**OBJECTIVE**:
Begin with the line containing "Write part 2 of" and end with the line containing "grainGroup = makeGrainGroup()"; set down that block verbatim and nothing else.

-- Begin PROVIDED DATA --

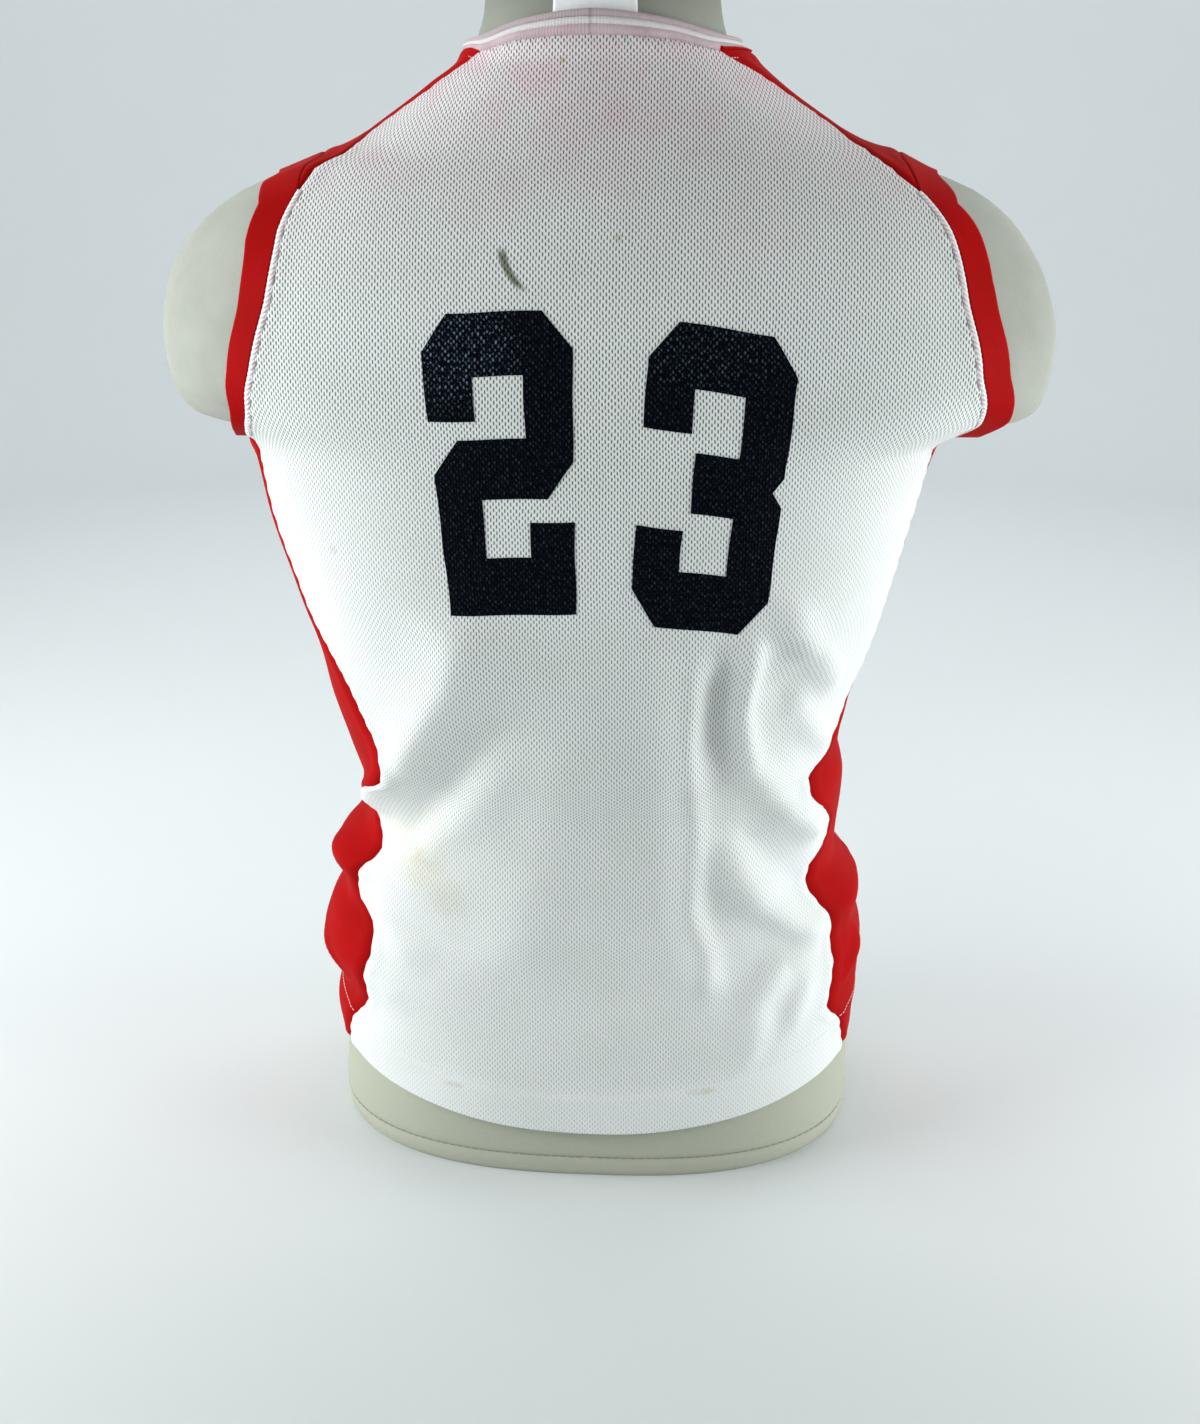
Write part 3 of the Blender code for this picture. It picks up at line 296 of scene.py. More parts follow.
# ---- the number, and the marks on the back ----
NUMBERS = table(
    "digit top_left top_right bottom_left bottom_right",
    ("2", (-0.0885, 0.5335), (-0.0065, 0.5370), (-0.0750, 0.3705), (-0.0050, 0.3735)),
    ("3", (0.0345, 0.5335), (0.1135, 0.5210), (0.0240, 0.3685), (0.0985, 0.3590)))
TOP_BAR = ((1, 1 - CUT_U), (1 - CUT_A, 1), (CUT_A, 1), (0, 1 - CUT_U), (0, 0.66), (STEM, 0.66),
           (STEM, 1 - BAR), (1 - STEM, 1 - BAR), (1 - STEM, 3 * BAR))
DIGIT_OUTLINES = {
    "2": ((0, 0), (1, 0), (1, BAR + CUT_U), (1 - STEM, BAR + CUT_U), (1 - STEM, BAR), (STEM, BAR),
          (STEM, 2 * BAR), (1 - CUT_A, 2 * BAR), (1, 2 * BAR + CUT_U), *TOP_BAR,
          (CUT_A, 3 * BAR), (0, 3 * BAR - CUT_U)),
    "3": ((CUT_A, 0), (1 - CUT_A, 0), (1, CUT_U), (1, 0.45), (0.93, 0.5), (1, 0.55), *TOP_BAR,
          (STEM + 0.04, 3 * BAR), (STEM + 0.04, 2 * BAR), (1 - STEM, 2 * BAR), (1 - STEM, BAR),
          (STEM, BAR), (STEM, 0.34), (0, 0.34), (0, CUT_U)),
}
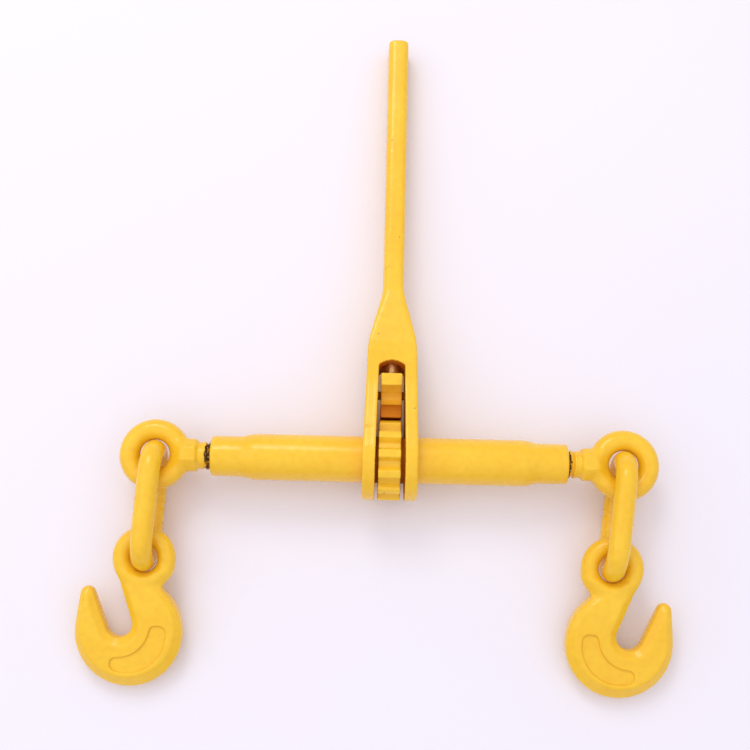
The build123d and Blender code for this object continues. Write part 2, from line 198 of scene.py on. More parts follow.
def handle_axes():
    """Rows for (x, along the handle, up across it)."""
    return np.array([X_AXIS, HANDLE_DIRECTION, np.cross(X_AXIS, HANDLE_DIRECTION)])


# ---------------------------------------------------------------- materials

class Nodes:
    """A material's node tree, with short ways to add nodes to it."""

    def __init__(self, name):
        self.material = bpy.data.materials.new(name)
        self.material.use_nodes = True
        self.tree = self.material.node_tree
        self.shader = self.tree.nodes["Principled BSDF"]
        self.position = self.add("ShaderNodeTexCoord").outputs["Object"]

    def add(self, kind, **settings):
        node = self.tree.nodes.new(kind)
        for key, value in settings.items():
            setattr(node, key, value)
        return node

    def put(self, socket, value):
        """Links an output to the socket, or sets the socket's own value."""
        if isinstance(value, bpy.types.NodeSocket):
            self.tree.links.new(value, socket)
        else:
            socket.default_value = value

    def shade(self, **values):
        for key, value in values.items():
            self.put(self.shader.inputs[key.replace("_", " ")], value)

    def math(self, operation, *values, clamp=False):
        node = self.add("ShaderNodeMath", operation=operation, use_clamp=clamp)
        for socket, value in zip(node.inputs, values):
            self.put(socket, value)
        return node.outputs[0]

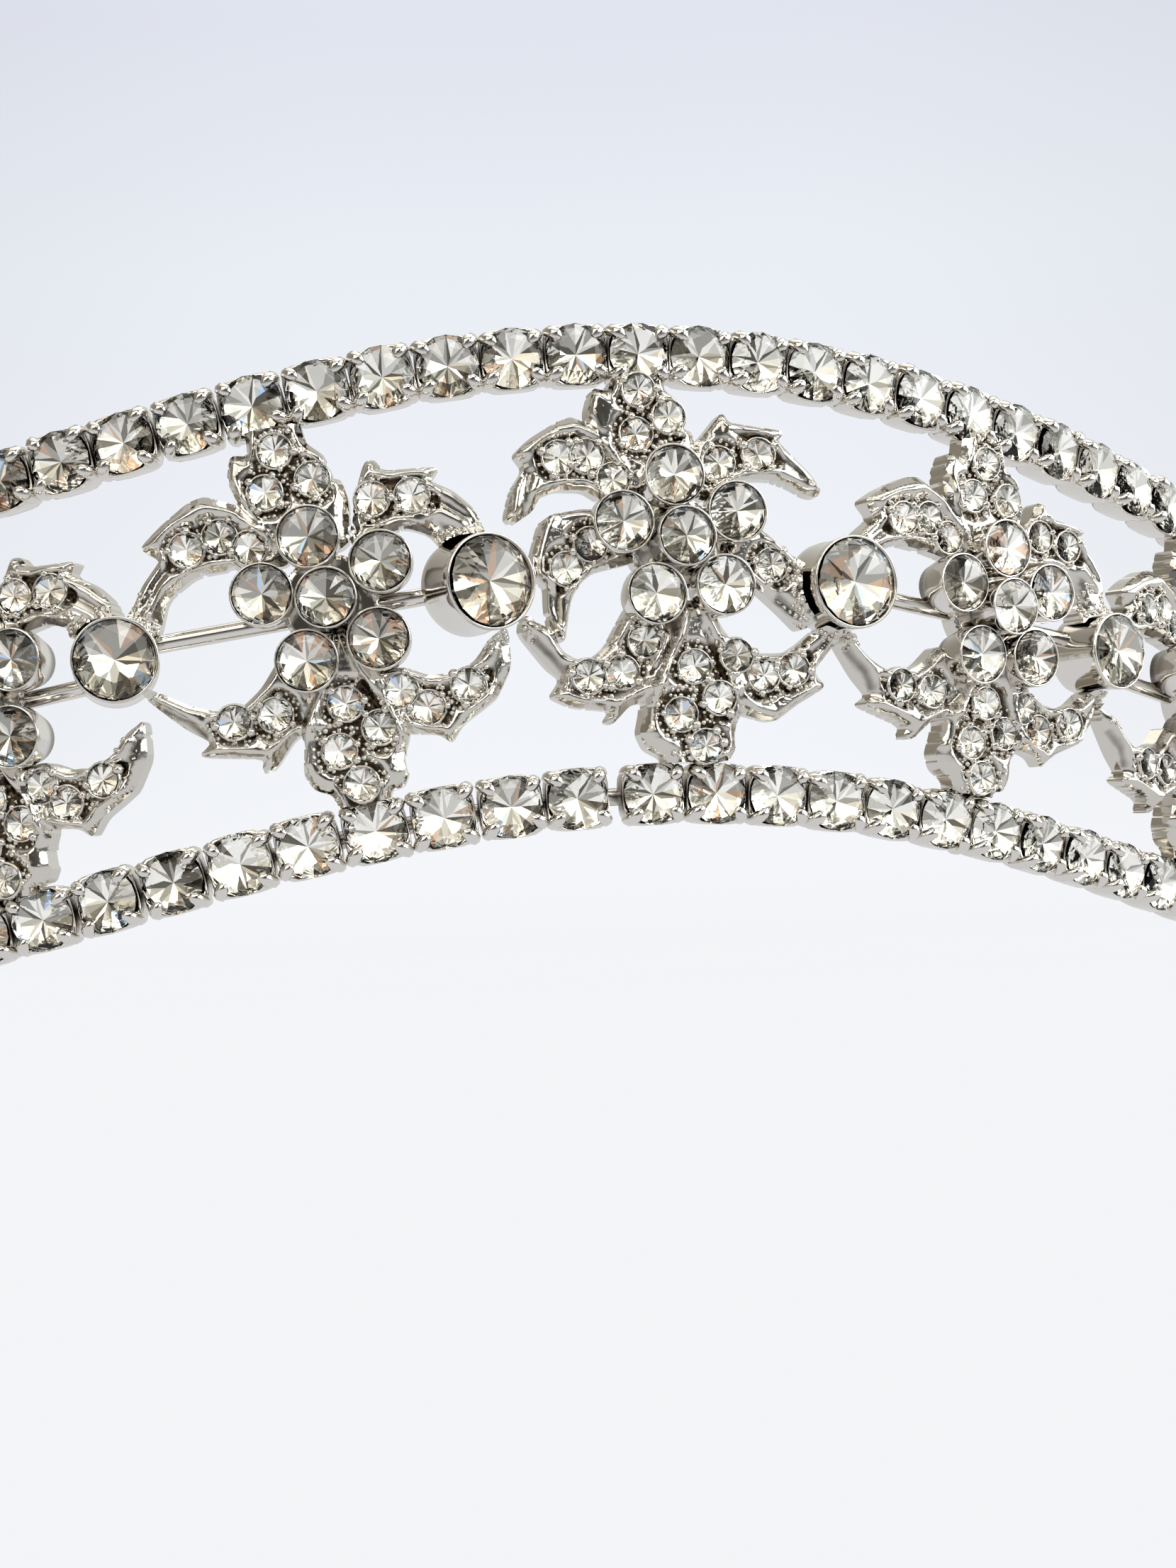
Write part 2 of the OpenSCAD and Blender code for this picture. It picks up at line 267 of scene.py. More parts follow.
# patchy tarnish, as a mask: the grime painted on the points plus a noise about zero, by a smooth step
def makeTarnishGroup():
    inputs = {"Vector": None, "Grime": 0.0, "Patch scale": 500.0, "Spread": 0.5}
    group, start, end = newGroup("tarnish", inputs, ["Mask", "Cloud"])
    noise = addNode(group, "ShaderNodeTexNoise", {
        "Vector": start.outputs["Vector"], "Scale": start.outputs["Patch scale"],
        "Detail": silver["patchDetail"]}).outputs["Fac"]
    patches = mathNode(group, "MULTIPLY", mathNode(group, "SUBTRACT", noise, 0.5), start.outputs["Spread"])
    level = mathNode(group, "ADD", patches, start.outputs["Grime"], clamped=True)
    link(group, rangeNode(group, level, silver["maskReach"], soft=True), end.inputs["Mask"])
    link(group, noise, end.inputs["Cloud"])
    return group


# fine cast grain, as a height: a small noise with finer noise on it
def makeGrainGroup():
    inputs = {"Vector": None, "Grain scale": silver["grainScale"]}
    group, start, end = newGroup("castGrain", inputs, ["Height"])
    noise = addNode(group, "ShaderNodeTexNoise", {
        "Vector": start.outputs["Vector"], "Scale": start.outputs["Grain scale"],
        "Detail": silver["grainDetail"]})
    link(group, noise.outputs["Fac"], end.inputs["Height"])
    return group


tarnishGroup = makeTarnishGroup()
grainGroup = makeGrainGroup()


# plated metal: silver where clean, brown-black, duller and grainier where the tarnish mask says so
def makeSilver(name):
    finish = finishes[name]
    material, tree = newTree(name)
    place = addNode(tree, "ShaderNodeTexCoord").outputs["Object"]
    grime = addNode(tree, "ShaderNodeAttribute", attribute_name="grime").outputs["Fac"]
    tarnish = addNode(tree, "ShaderNodeGroup", {
        "Vector": place, "Grime": grime, "Patch scale": finish["patchScale"], "Spread": finish["spread"]},
        node_tree=tarnishGroup)
    mask, cloud = tarnish.outputs["Mask"], tarnish.outputs["Cloud"]
    grain = addNode(tree, "ShaderNodeGroup", {"Vector": place}, node_tree=grainGroup)
    strength = mathNode(tree, "MULTIPLY_ADD", mask, finish["grain"], finish["grain"] * silver["cleanGrain"])
    bump = addNode(tree, "ShaderNodeBump", {
        "Strength": strength, "Distance": silver["grainDepth"], "Height": grain.outputs["Height"]})
    dull = mathNode(tree, "MULTIPLY_ADD", cloud, silver["cloudShare"], mask, clamped=True)
    addPrincipled(tree, {
        "Base Color": mixNode(tree, "RGBA", mask, (*finish["clean"], 1), (*finish["tarnished"], 1)),
        "Metallic": 1.0, "Roughness": rangeNode(tree, dull, (0, 1), finish["roughness"]),
        "Normal": bump.outputs["Normal"]})
    return material


# the foil's tones go from white through grey and smoke to copper and blue
paste = {"glass": (1.0, 0.998, 0.985), "index": 1.46, "wearScale": 900, "wearReach": (0.62, 0.8),
         "wear": 0.05, "foilRoughness": 0.04,
         "foilTones": ((0.0, (0.99, 0.985, 0.95)), (0.36, (0.7, 0.69, 0.65)), (0.58, (0.4, 0.39, 0.355)),
                       (0.78, (0.13, 0.12, 0.1)), (0.895, (0.58, 0.42, 0.32)), (0.93, (0.94, 0.9, 0.82)),
                       (0.985, (0.55, 0.72, 0.97)))}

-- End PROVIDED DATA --

**TASK RESPONSE**:
Write part 2 of the OpenSCAD and Blender code for this picture. It picks up at line 267 of scene.py. More parts follow.
# patchy tarnish, as a mask: the grime painted on the points plus a noise about zero, by a smooth step
def makeTarnishGroup():
    inputs = {"Vector": None, "Grime": 0.0, "Patch scale": 500.0, "Spread": 0.5}
    group, start, end = newGroup("tarnish", inputs, ["Mask", "Cloud"])
    noise = addNode(group, "ShaderNodeTexNoise", {
        "Vector": start.outputs["Vector"], "Scale": start.outputs["Patch scale"],
        "Detail": silver["patchDetail"]}).outputs["Fac"]
    patches = mathNode(group, "MULTIPLY", mathNode(group, "SUBTRACT", noise, 0.5), start.outputs["Spread"])
    level = mathNode(group, "ADD", patches, start.outputs["Grime"], clamped=True)
    link(group, rangeNode(group, level, silver["maskReach"], soft=True), end.inputs["Mask"])
    link(group, noise, end.inputs["Cloud"])
    return group


# fine cast grain, as a height: a small noise with finer noise on it
def makeGrainGroup():
    inputs = {"Vector": None, "Grain scale": silver["grainScale"]}
    group, start, end = newGroup("castGrain", inputs, ["Height"])
    noise = addNode(group, "ShaderNodeTexNoise", {
        "Vector": start.outputs["Vector"], "Scale": start.outputs["Grain scale"],
        "Detail": silver["grainDetail"]})
    link(group, noise.outputs["Fac"], end.inputs["Height"])
    return group


tarnishGroup = makeTarnishGroup()
grainGroup = makeGrainGroup()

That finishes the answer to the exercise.